Data supplied
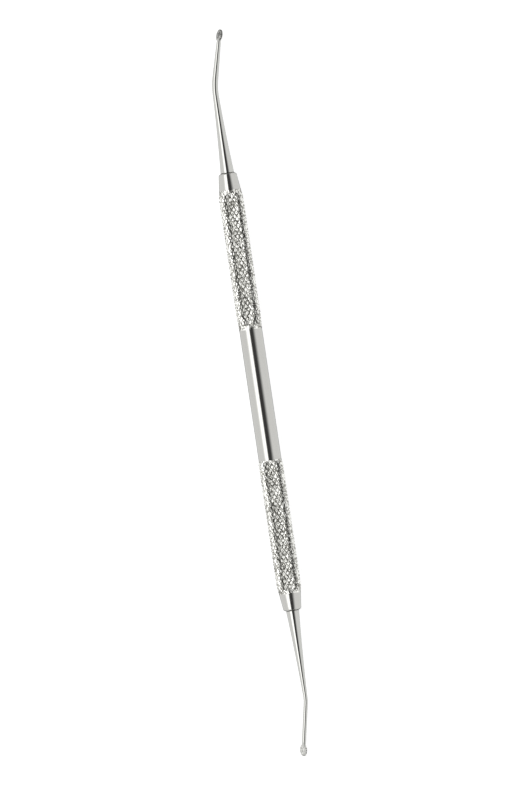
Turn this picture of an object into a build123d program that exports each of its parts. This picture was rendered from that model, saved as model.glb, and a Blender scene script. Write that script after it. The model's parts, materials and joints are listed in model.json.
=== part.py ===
from build123d import *
from math import cos, floor, pi, radians, sin, tan
import os

os.makedirs("parts", exist_ok=True)

# Handle: one turned bar along Y, in millimetres
handle_length = 105.4
bar_diameter = 5.46
handle_face_diameter = 4.22  # where the end cone would meet the front face
end_cone_length = 4.1
end_cone_angle = 7
face_edge_chamfer = 0.3
face_edge_chamfer_angle = 50  # between the chamfer and the front face

# Knurls: two sets of grooves cross and leave four-sided points between them
knurl_crest_diameter = 5.92
knurl_valley_diameter = 5.24
knurl_spacing = 1.16  # from groove to groove around the bar, over the points
knurl_pitch = 1.608  # from point to point along the bar
knurl_end_step = 0.02  # each knurl ends this far under the turned surface beside it
upper_grip_start = 15.0  # both starts are measured from the handle's middle
lower_grip_start = 16.5
knurl_lead_in = 1.7  # the points reach full height this far behind the end cone
upper_grip_fade = 3.4  # the upper knurl dies out slowly into the smooth middle
lower_grip_fade = 0.9  # the lower one stops short

# Tangs and their sockets in the handle
tang_diameter = 2.4
tang_length = 8.0
tang_chamfer = 0.3
tang_clearance = 0.01
socket_spare_depth = 0.4
drill_point_angle = 118

# Working ends: distances are measured from the handle's face
root_chamfer = 0.12
taper_middle = 9.8
upper_root_diameter = 3.2
upper_taper_diameter = 2.08
upper_bend_corner = 20.8
upper_bend_diameter = 1.42
upper_bend_angle = 15.55
upper_bend_radius = 15.8
upper_bend_roll = -29.3  # the side that the shank bends to, from +X up towards +Z
upper_neck_diameter = 1.06
upper_reach = 12.65  # from the bend's corner to the middle of the head
lower_root_diameter = 3.1
lower_taper_diameter = 1.92
lower_bend_corner = 21.7
lower_bend_diameter = 1.0
lower_bend_angle = 13.56
lower_bend_radius = 8.5
lower_bend_roll = 216.4
lower_neck_diameter = 1.0
lower_reach = 12.2

# Packing heads: thin discs with a serrated rim
head_diameter = 2.85
head_thickness = 0.46
rim_thickness = 0.3
rim_bevel_width = 0.4
neck_blend_length = 1.1  # the round neck is ground flat over this length before the disc
serration_pitch = 0.5
serration_depth = 0.17
serration_angle = 75
serrated_arc = 270  # the rest of the rim is the neck's
upper_head_turn = 179  # how far the disc's face is turned about the neck, from the bend's side
lower_head_turn = -67

# The bar lies on two neighbouring rows of knurl points, so it doesn't roll
knurl_starts = round(pi * knurl_crest_diameter / knurl_spacing)
axis_height = knurl_crest_diameter / 2 * cos(pi / (2 * knurl_starts))
handle_end = handle_length / 2
bar_axis = Axis((0, 0, axis_height), (0, 1, 0))
bar_plane = Plane.XY.offset(axis_height)


def knurl(inner_end, outer_end, inner_radius, outer_radius, fade):
    """One knurled band as a closed skin of flat facets, four to a point."""
    around = 2 * knurl_starts
    rows = round(2 * abs(outer_end - inner_end) / knurl_pitch)
    row_length = abs(outer_end - inner_end) / rows
    direction = (outer_end - inner_end) / abs(outer_end - inner_end)

    def corner(column, row):
        crest = (column + row) % 2 == 0
        full_radius = (knurl_crest_diameter if crest else knurl_valley_diameter) / 2
        from_inner = row * row_length / fade
        from_outer = (rows - row) * row_length / knurl_lead_in
        seat_radius = (inner_radius if from_inner < from_outer else outer_radius) - knurl_end_step
        radius = seat_radius + (full_radius - seat_radius) * min(1, from_inner, from_outer)
        turn = pi * (2 * column + 1) / around
        along = inner_end + direction * row * row_length
        return Vector(radius * sin(turn), along, axis_height + radius * cos(turn))

    facets = []
    for row in range(rows):
        for column in range(around):
            near = [corner(column, row), corner(column + 1, row)]
            far = [corner(column, row + 1), corner(column + 1, row + 1)]
            if (column + row) % 2 == 0:
                triangles = [(near[0], near[1], far[0]), (far[1], far[0], near[1])]
            else:
                triangles = [(near[1], far[1], near[0]), (far[0], near[0], far[1])]
            facets += [Face(Wire.make_polygon(triangle)) for triangle in triangles]
    for row in (0, rows):
        facets.append(Face(Wire.make_polygon([corner(column, row) for column in range(around)])))
    return Solid(Shell(facets))


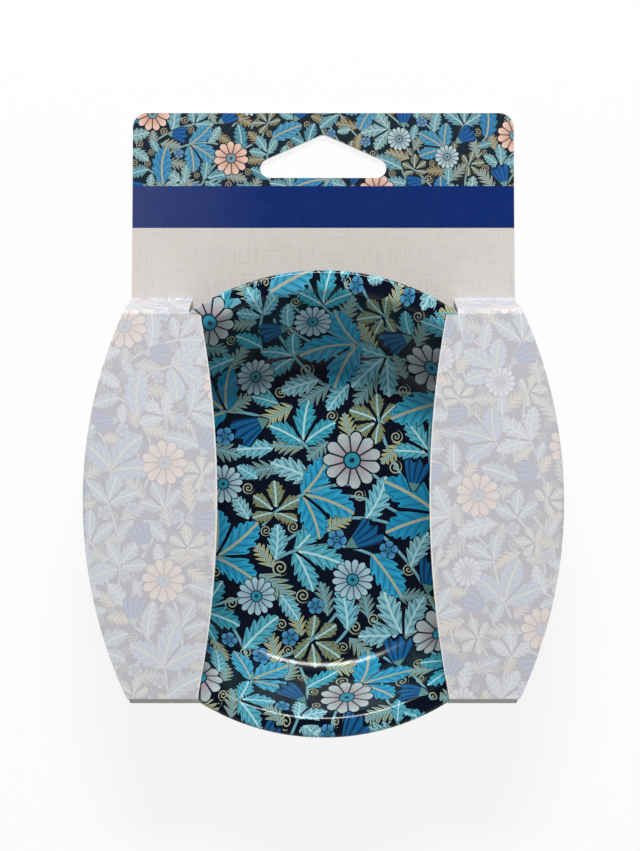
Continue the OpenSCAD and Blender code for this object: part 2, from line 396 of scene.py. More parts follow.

Task prompt
From the top of the listing above, restate each line word for word up to and including the line with "drill_point_angle = 118"; add nothing else.

Task output
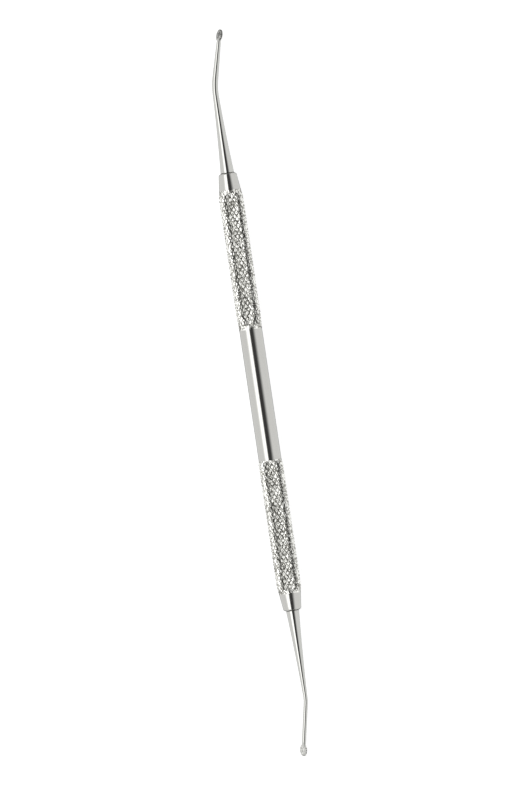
Turn this picture of an object into a build123d program that exports each of its parts. This picture was rendered from that model, saved as model.glb, and a Blender scene script. Write that script after it. The model's parts, materials and joints are listed in model.json.
=== part.py ===
from build123d import *
from math import cos, floor, pi, radians, sin, tan
import os

os.makedirs("parts", exist_ok=True)

# Handle: one turned bar along Y, in millimetres
handle_length = 105.4
bar_diameter = 5.46
handle_face_diameter = 4.22  # where the end cone would meet the front face
end_cone_length = 4.1
end_cone_angle = 7
face_edge_chamfer = 0.3
face_edge_chamfer_angle = 50  # between the chamfer and the front face

# Knurls: two sets of grooves cross and leave four-sided points between them
knurl_crest_diameter = 5.92
knurl_valley_diameter = 5.24
knurl_spacing = 1.16  # from groove to groove around the bar, over the points
knurl_pitch = 1.608  # from point to point along the bar
knurl_end_step = 0.02  # each knurl ends this far under the turned surface beside it
upper_grip_start = 15.0  # both starts are measured from the handle's middle
lower_grip_start = 16.5
knurl_lead_in = 1.7  # the points reach full height this far behind the end cone
upper_grip_fade = 3.4  # the upper knurl dies out slowly into the smooth middle
lower_grip_fade = 0.9  # the lower one stops short

# Tangs and their sockets in the handle
tang_diameter = 2.4
tang_length = 8.0
tang_chamfer = 0.3
tang_clearance = 0.01
socket_spare_depth = 0.4
drill_point_angle = 118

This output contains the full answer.